**WHAT IS EXPECTED:** Output exactly the lines from the first one down to the line containing "block_inset = rail_h / 6;", inclusive.

**DATA EXCERPT:**
>> START
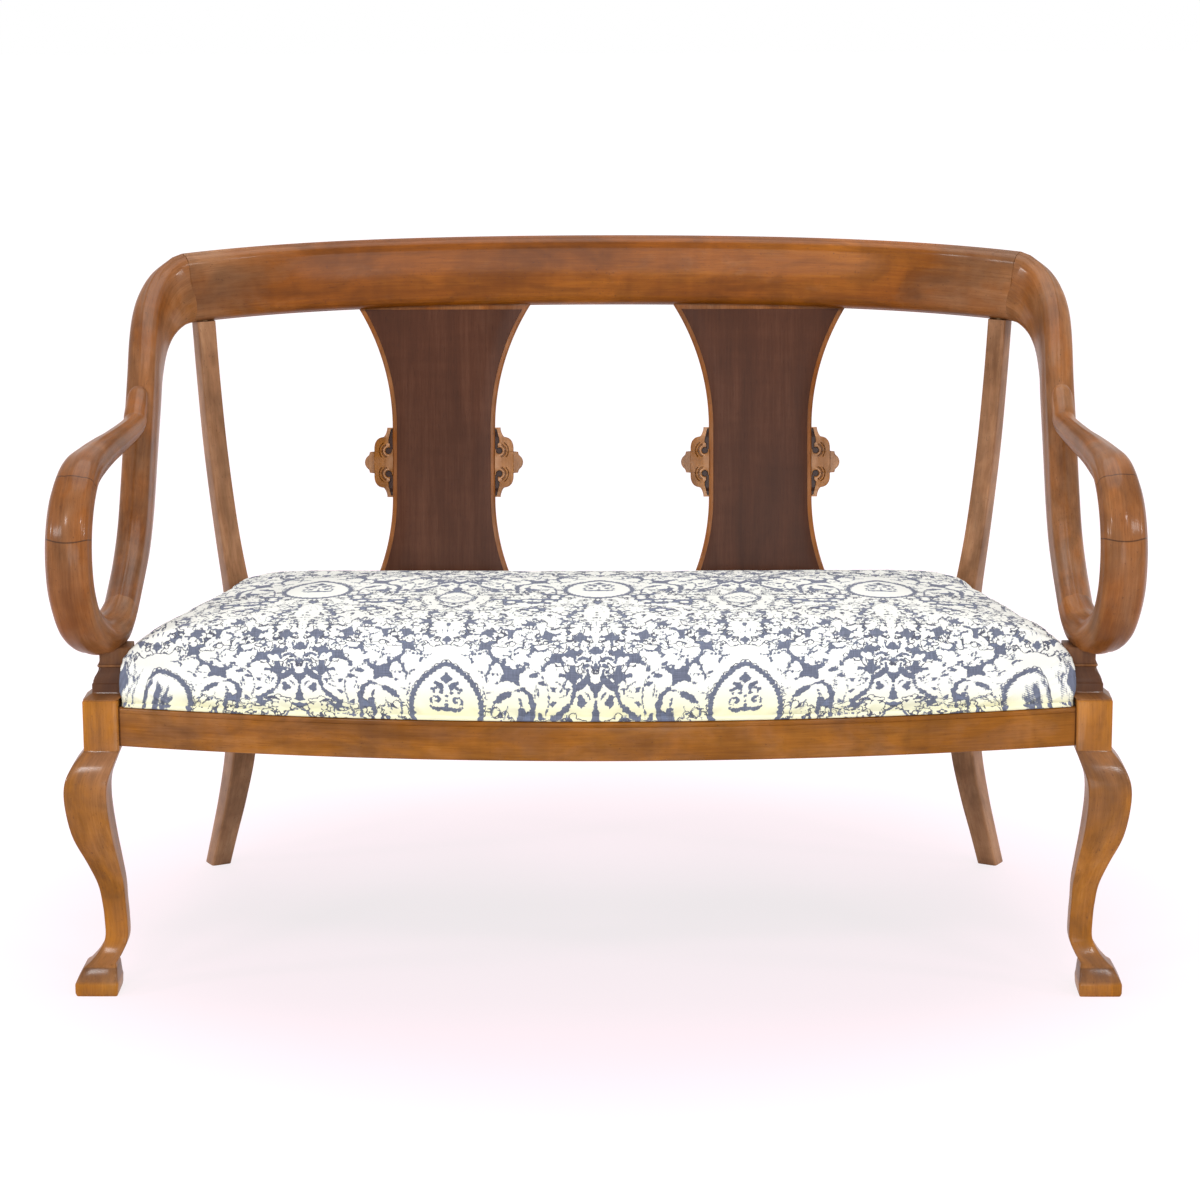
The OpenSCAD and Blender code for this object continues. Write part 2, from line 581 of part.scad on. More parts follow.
// Corner blocks: plan points of the right-hand pair, clear of the rails and the legs
side_way = unit(side_run);
side_norm = [side_way[1], -side_way[0]];
function side_line_x(y, inward) = side_front_x - inward / side_norm[0]
    + (y - block_w) * side_run[0] / side_run[1];
function side_inner_x(y) = side_line_x(y, side_rail_t);
function bow_inner_y(x, slack) = bow_front + bow_r
    - sqrt(pow(bow_r - front_rail_t - slack, 2) - pow(x, 2));
front_block_x = side_inner_x(block_w) - 2 * gap;
front_block_plan = [[front_block_x, bow_inner_y(front_block_x, gap)],
    [side_inner_x(block_w) - 2 * gap, block_w],
    [side_inner_x(block_w + corner_w) - 2 * gap, block_w + corner_w],
    [front_block_x - corner_w, bow_inner_y(front_block_x - corner_w, gap)]];
rear_block_y = seat_d - gap;
rear_block_x = post_x - post_w * 1.1;
rear_block_plan = [[rear_block_x, rear_block_y], [rear_block_x - corner_w, rear_block_y],
    [side_inner_x(rear_block_y - corner_w) - 2 * gap, rear_block_y - corner_w],
    [side_inner_x(seat_d - post_w) - 2 * gap, seat_d - post_w]];
block_inset = rail_h / 6;

// Screws through the corner blocks: where each meets the rail's face, and the way it points
front_screw_x = front_block_x - corner_w * 0.55;
front_screw_y = block_w + corner_w * 0.4;
rear_screw_x = rear_block_x - corner_w * 0.35;
rear_screw_y = rear_block_y - corner_w * 0.75;
screws = [[front_screw_x, bow_inner_y(front_screw_x, 0), 0, -1],
    [side_inner_x(front_screw_y), front_screw_y, side_norm[0], side_norm[1]],
    [rear_screw_x, seat_d, 0, 1],
    [side_inner_x(rear_screw_y), rear_screw_y, side_norm[0], side_norm[1]]];
screw_core = screw_d * 0.7;
screw_l = 45;
screw_grip = side_rail_t / 2;
screw_head_h = screw_d * 0.6;
// The screws' shanks as bars of a diameter, with heads when there is a head diameter
module corner_screw_set(d, head_d, reach = 0) for (s = screws)
    translate([s[0], s[1], rail_low + rail_h / 2]) rotate([0, 90, atan2(s[3], s[2])]) {
        translate([0, 0, -screw_l + screw_grip]) cylinder(h = screw_l, d = d, $fn = bore_fn);
        if (head_d > 0) translate([0, 0, screw_grip - screw_l - screw_head_h - reach])
            cylinder(h = screw_head_h + reach, d = head_d, $fn = bore_fn);
    }
module corner_pair(plan) color(pale_wood) centred() for (side = [-1, 1]) on_side(side) difference() {
    translate([0, 0, rail_low + block_inset]) linear_extrude(rail_h - 2 * block_inset) polygon(plan);
    corner_screw_set(screw_d + gap, 2 * screw_d + gap, corner_w);
}
module corner_blocks_front() corner_pair(front_block_plan);
module corner_blocks_rear() corner_pair(rear_block_plan);
module corner_screws() color(steel) centred() for (side = [-1, 1]) on_side(side)
    corner_screw_set(screw_core, 2 * screw_d);

// Webbing under the rails, two layers, with the springs over its crossings
spring_pitch_x = 230;
spring_pitch_y = 190;
spring_mid_y = 245;
cross_z = rail_low - gap - web_t;
long_z = cross_z - gap - web_t;
module webbing_cross() color(jute) centred() for (k = [-1 : 2])
    translate([0, 0, cross_z]) linear_extrude(web_t) let (y1 = spring_mid_y
        + k * spring_pitch_y / 2 - web_w / 2, y2 = y1 + web_w,
        x1 = side_line_x(y1, side_rail_t / 2), x2 = side_line_x(y2, side_rail_t / 2))
        polygon([[-x1, y1], [x1, y1], [x2, y2], [-x2, y2]]);
module webbing_long() color(jute) centred() for (k = [-spring_cols + 1 : spring_cols - 1])
    let (x = k * spring_pitch_x / 2, y1 = bow_y(abs(x) + web_w / 2) + front_rail_t / 3)
    translate([x - web_w / 2, y1, long_z]) cube([web_w, back_rail_y - y1, web_t]);

// Hourglass springs, eight rings of wire to a turn
spring_low = rail_low + wire_d / 2;
spring_turns = 4;
turn_steps = 8;
waist_share = 0.72;
cloth_t = 1.5;
cloth_z = rail_top + crown_h * 0.53;
spring_high = cloth_z - gap - wire_d / 2;
function spring_spot(f) = let (a = 360 * spring_turns * f,
    r = spring_r * (waist_share + (1 - waist_share) * pow(abs(2 * f - 1), 1.5)))
    [r * cos(a), r * sin(a), mix(spring_low, spring_high, f)];
spring_gap = (spring_high - spring_low) / spring_turns - wire_d;
echo(least_gap_between_spring_turns = spring_gap);
module spring() {
    n = spring_turns * turn_steps;
    skin([for (i = [0 : n]) let (p = spring_spot(i / n), a = 360 * i / turn_steps,
        t = unit(spring_spot((i + 0.5) / n) - spring_spot((i - 0.5) / n)),
        u = unit([cos(a), sin(a), 0] - t * ([cos(a), sin(a), 0] * t)))
        ring(p, u, cross(t, u), [for (k = [0 : 5]) wire_d / 2 * [cos(60 * k), sin(60 * k)]])]);
}
module coil_springs() color(steel) centred()
    for (i = [0 : spring_cols - 1]) for (j = [0 : spring_rows - 1])
    translate([(i - (spring_cols - 1) / 2) * spring_pitch_x,
        spring_mid_y + (j - (spring_rows - 1) / 2) * spring_pitch_y, 0]) spring();

// Plan of the seat cover's right half from the front's middle to the back's middle: close round
// the necks and posts at the hem, and eased where the seat has risen clear of them
hem_z = rail_top + gap;
front_steps = 8;
ease = 2;
cover_x = block_in - 2 * ease;
notch_x = neck_x - neck_w / 2 - ease;
notch_y = neck_y - neck_d / 2 - 5 * ease;
notch_end_y = neck_y + neck_d / 2 + ease;
function hem_front_y(x) = bow_front + bow_r - sqrt(pow(bow_r - hem_inset, 2) - pow(x, 2));
back_edge_y = seat_d + ease;
side_inset = hem_inset + ease;
hem_front = [for (i = [0 : front_steps]) let (x = cover_x * i / front_steps) [x, hem_front_y(x)]];
hem_side = [[cover_x, notch_y], [notch_x, notch_y + ease], [notch_x, notch_end_y],
    [side_line_x(notch_end_y + 3 * ease, side_inset), notch_end_y + 3 * ease],
    [side_line_x(seat_d / 2, side_inset), seat_d / 2],
    [side_line_x(seat_d - post_w, side_inset), seat_d - post_w],
    [post_x - post_w * 0.3, seat_d - post_w], [post_x - post_w * 0.75, seat_d - post_w * 0.25],
    [post_x - post_w * 0.8, back_edge_y]];
rise_side = [[cover_x - ease, notch_y + 4 * ease], [cover_x, notch_y + 7 * ease],
    [cover_x, notch_end_y - 4 * ease],
    [side_line_x(notch_end_y + 6 * ease, side_inset), notch_end_y + 6 * ease],
    [side_line_x(seat_d / 2, side_inset), seat_d / 2],
    [side_line_x(seat_d - post_w * 1.2, side_inset), seat_d - post_w * 1.2],
    [post_x - post_w * 0.05, seat_d - post_w * 0.6], [post_x - post_w * 0.4, seat_d - post_w * 0.15],
    [post_x - post_w * 0.8, back_edge_y]];
back_steps = 4;
hem_back = [for (i = [1 : back_steps]) [(post_x - post_w * 0.8) * (1 - i / back_steps), back_edge_y]];
function whole(half) = concat(half, [for (i = [len(half) - 2 : -1 : 1]) [-half[i][0], half[i][1]]]);
hem_plan = whole(concat(hem_front, hem_side, hem_back));
rise_plan = whole(concat(hem_front, rise_side, hem_back));
// A plan moved inward by a distance, each corner along its mitre
function inset_plan(plan, d) = d == 0 ? plan : [for (i = [0 : len(plan) - 1])
    let (n = len(plan), a = unit(plan[i] - plan[(i + n - 1) % n]), b = unit(plan[(i + 1) % n] - plan[i]),
        m = unit([-a[1], a[0]] + [-b[1], b[0]])) plan[i] + m * d / max(0.5, m * [-a[1], a[0]])];
// Rows over the seat: scale of the plan, share of the crown's height, share of the eased plan
seat_shares = [[1, 0, 0], [1, 0.075, 0], [1.006, 0.2, 0.2], [1.006, 0.40, 0.5], [0.997, 0.58, 1], [0.972, 0.71, 1],
    [0.93, 0.80, 1], [0.86, 0.86, 1], [0.72, 0.93, 1], [0.48, 0.98, 1], [0.22, 1, 1]];
seat_mid_y = (bow_front + seat_d) / 2;
back_fall = 0.32;
function crown_z(y, share) = hem_z + crown_h * share
    * (1 - back_fall * (y - bow_front) / (seat_d - bow_front));
function dome(d, low) = let (a = inset_plan(hem_plan, d), b = inset_plan(rise_plan, d))
    [for (s = seat_shares) [for (i = [0 : len(a) - 1]) let (p = mix(a[i], b[i], s[2]),
        x = p[0] * s[0], y = seat_mid_y + (p[1] - seat_mid_y) * s[0])
        [x, y, s[1] == 0 ? hem_z - low : crown_z(y, s[1]) - d]]];
module spring_room(reach) linear_extrude(reach) polygon([for (p = rise_plan)
    [p[0] * 0.86, seat_mid_y + (p[1] - seat_mid_y) * 0.84]]);

module spring_cloth() color(jute) centred() translate([0, 0, cloth_z]) linear_extrude(cloth_t)
    polygon([for (p = rise_plan) [p[0] * 0.85, seat_mid_y + (p[1] - seat_mid_y) * 0.83]]);
module seat_padding() color(hair) centred() difference() {
    skin(dome(cover_t + gap, 0));
    translate([0, 0, hem_z - over]) spring_room(cloth_z + cloth_t + gap - hem_z + over);
}
module seat_cover() color(cream) centred() difference() {
    skin(dome(0, 0));
    skin(dome(cover_t, over));
}

// The welt along the hem: a bowed run in front and a straight one on each side
welt_z = hem_z + welt_d / 2 + gap;
module seat_welt() color(slate) centred() {
    half = asin((cover_x - ease) / bow_r);
    translate([0, bow_front + bow_r, welt_z]) rotate([0, 0, -90 - half])
        rotate_extrude(angle = 2 * half, $fn = arc_fn)
        translate([bow_r - hem_inset + 2 * welt_off - welt_d / 2, 0]) circle(d = welt_d, $fn = round_fn);
    for (side = [-1, 1]) on_side(side) translate([side_line_x(notch_end_y + 3 * ease,
        side_inset - 2 * welt_off + welt_d / 2), notch_end_y + 3 * ease, welt_z])
        rotate([0, 90, atan2(side_way[1], side_way[0])])
        cylinder(h = (seat_d - post_w - notch_end_y - 6 * ease) / side_way[1], d = welt_d,
            $fn = round_fn);
}

// The dust cloth under the frame
dust_t = 0.8;
dust_inset = 8;
module dust_cloth() color(black_cloth) centred() translate([0, 0, long_z - gap - dust_t])
    linear_extrude(dust_t) polygon(whole(concat(
        [for (i = [0 : front_steps]) let (x = (block_in - dust_inset) * i / front_steps)
            [x, bow_y(x) + dust_inset]],
        [[block_in - dust_inset, block_w + dust_inset],
        [side_line_x(block_w + 2 * dust_inset, dust_inset), block_w + 2 * dust_inset],
        [side_line_x(seat_d - post_w, dust_inset), seat_d - post_w],
        [post_x - post_w, seat_d - post_w], [post_x - post_w, back_rail_y + dust_inset / 2],
        [0, back_rail_y + dust_inset / 2]])));

front_rail();
back_rail();
side_rail_left();
side_rail_right();
front_leg_left();
front_leg_right();
rear_leg_left();
rear_leg_right();
crest_rail();
arm_stile_left();
arm_stile_right();
scroll_arm_left();
scroll_arm_right();
thumb_plug_left();
thumb_plug_right();
splat_left();
splat_right();
splat_facing_left();
splat_facing_right();
carving_left_outer();
carving_left_inner();
carving_right_outer();
carving_right_inner();
corner_blocks_front();
corner_blocks_rear();
corner_screws();
joint_dowels();
webbing_long();
webbing_cross();
coil_springs();
spring_cloth();
seat_padding();
seat_cover();
seat_welt();
dust_cloth();
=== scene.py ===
from itertools import product
import bpy
import numpy as np
from mathutils import Matrix, Vector


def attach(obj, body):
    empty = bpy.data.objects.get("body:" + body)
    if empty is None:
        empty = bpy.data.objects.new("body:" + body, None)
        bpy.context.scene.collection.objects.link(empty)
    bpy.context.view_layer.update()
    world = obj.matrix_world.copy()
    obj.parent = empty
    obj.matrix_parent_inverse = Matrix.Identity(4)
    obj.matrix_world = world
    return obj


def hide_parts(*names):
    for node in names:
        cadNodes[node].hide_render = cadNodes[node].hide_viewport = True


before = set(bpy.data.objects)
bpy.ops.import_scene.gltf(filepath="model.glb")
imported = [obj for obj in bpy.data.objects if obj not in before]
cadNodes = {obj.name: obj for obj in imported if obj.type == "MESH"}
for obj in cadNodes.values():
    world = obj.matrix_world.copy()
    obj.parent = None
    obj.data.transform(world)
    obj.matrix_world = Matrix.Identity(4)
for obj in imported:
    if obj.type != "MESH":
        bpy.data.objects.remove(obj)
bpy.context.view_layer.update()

# Two-seat settee. Lengths are in millimetres, measured back from the front faces of the blocks, and
# makePiece turns them into the frame's metres. The camera, the studio and all finishes but the
# damask use metres
print("frame loaded:", len(cadNodes), "solids")

whole = {"midY": 267.1, "spanW": 1236, "railTop": 357, "railH": 48, "railT": 26, "blockW": 43,
         "blockH": 62, "blockRise": 9, "overallH": 850, "seatD": 495}
blockTop = whole["railTop"] + whole["blockRise"]
blockLow = blockTop - whole["blockH"]
blockIn = whole["spanW"] / 2 - whole["blockW"]
legX = (whole["spanW"] - whole["blockW"]) / 2
railLow = whole["railTop"] - whole["railH"]
bothSides = ((1, "right"), (-1, "left"))


def toFrame(points):
    return (np.asarray(points, float) - (0, whole["midY"], 0)) / 1000


def mix(a, b, t):
    return a + (b - a) * t


def smoothStep(x, low, high):
    t = np.clip((x - low) / (high - low), 0, 1)
    return t * t * (3 - 2 * t)


def unit(vectors):
    return vectors / np.linalg.norm(vectors, axis=-1, keepdims=True)


def column(values):
    return np.atleast_1d(np.asarray(values, float))[:, None]


# How far along a line of points each of them lies
def runLength(points):
    return np.r_[0, np.cumsum(np.linalg.norm(np.diff(points, axis=0), axis=1))]


# Rows led by a smooth cubic through every row, in so many steps from one row to the next
def smoothRows(rows, steps):
    p = np.asarray(rows, float)
    p = np.vstack([p[:1], p, p[-1:]])
    a, b, c, d = p[:-3, None], p[1:-2, None], p[2:-1, None], p[3:, None]
    t = (np.arange(steps) / steps)[None, :, None]
    out = 0.5 * (2 * b + (c - a) * t + (2 * a - 5 * b + 4 * c - d) * t**2
                 + (3 * b - a - 3 * c + d) * t**3)
    return np.vstack([out.reshape(-1, p.shape[1]), p[-1:]])


# Points of a broken line, with so many straight steps between two of them
def chain(points, between=6):
    p = np.asarray(points, float)
    t = np.linspace(0, len(p) - 1, (len(p) - 1) * between + 1)
    i = np.minimum(t.astype(int), len(p) - 2)
    return mix(p[i], p[i + 1], column(t - i))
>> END
**FULL OUTPUT:**
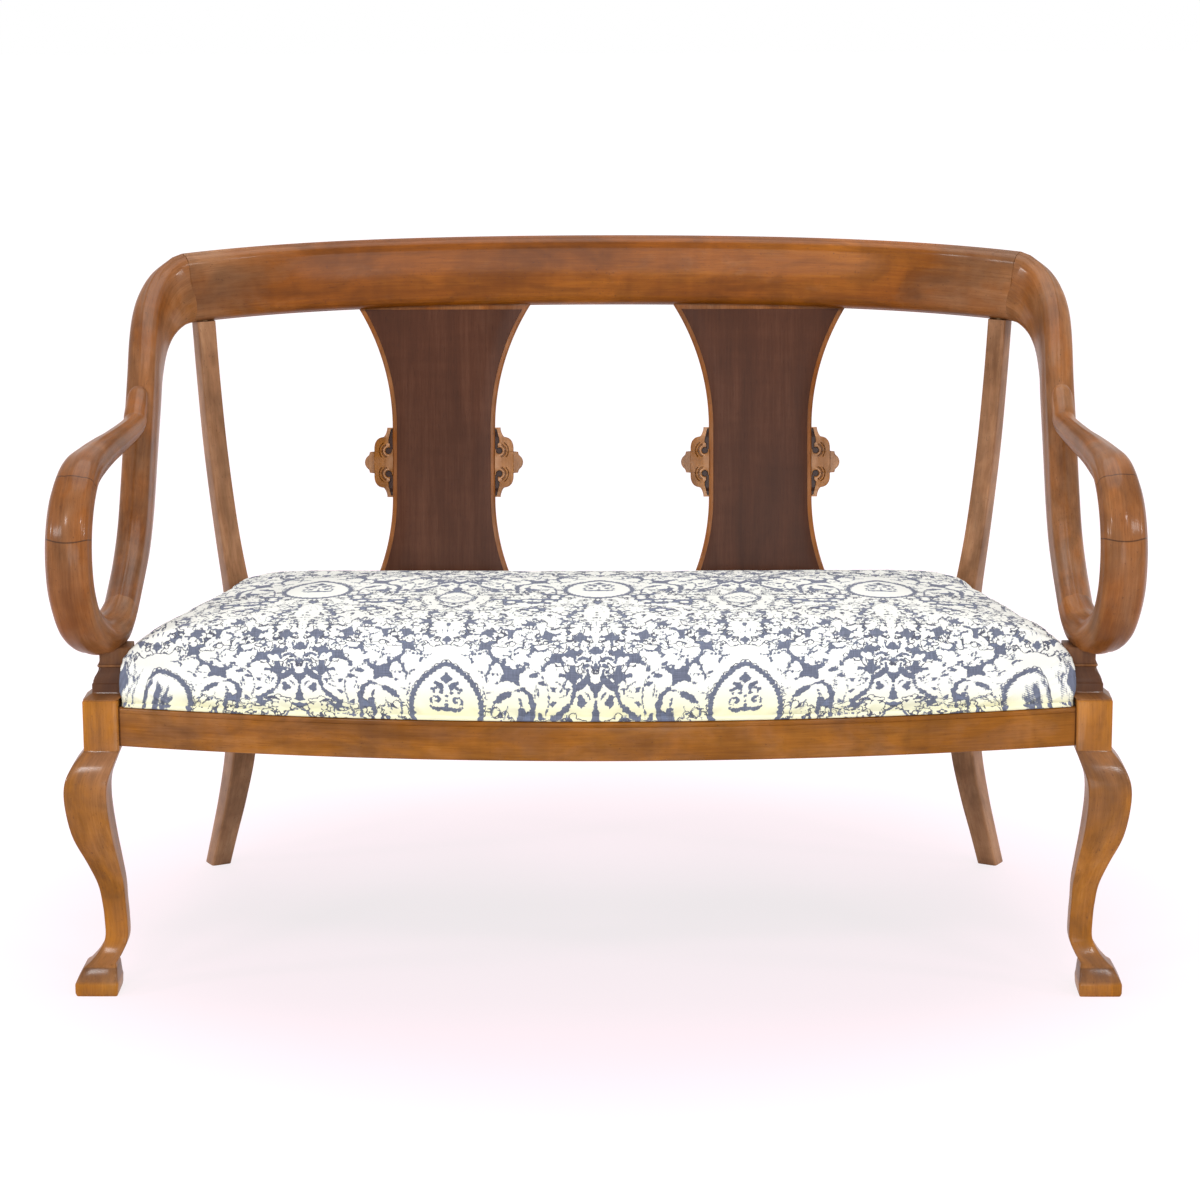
The OpenSCAD and Blender code for this object continues. Write part 2, from line 581 of part.scad on. More parts follow.
// Corner blocks: plan points of the right-hand pair, clear of the rails and the legs
side_way = unit(side_run);
side_norm = [side_way[1], -side_way[0]];
function side_line_x(y, inward) = side_front_x - inward / side_norm[0]
    + (y - block_w) * side_run[0] / side_run[1];
function side_inner_x(y) = side_line_x(y, side_rail_t);
function bow_inner_y(x, slack) = bow_front + bow_r
    - sqrt(pow(bow_r - front_rail_t - slack, 2) - pow(x, 2));
front_block_x = side_inner_x(block_w) - 2 * gap;
front_block_plan = [[front_block_x, bow_inner_y(front_block_x, gap)],
    [side_inner_x(block_w) - 2 * gap, block_w],
    [side_inner_x(block_w + corner_w) - 2 * gap, block_w + corner_w],
    [front_block_x - corner_w, bow_inner_y(front_block_x - corner_w, gap)]];
rear_block_y = seat_d - gap;
rear_block_x = post_x - post_w * 1.1;
rear_block_plan = [[rear_block_x, rear_block_y], [rear_block_x - corner_w, rear_block_y],
    [side_inner_x(rear_block_y - corner_w) - 2 * gap, rear_block_y - corner_w],
    [side_inner_x(seat_d - post_w) - 2 * gap, seat_d - post_w]];
block_inset = rail_h / 6;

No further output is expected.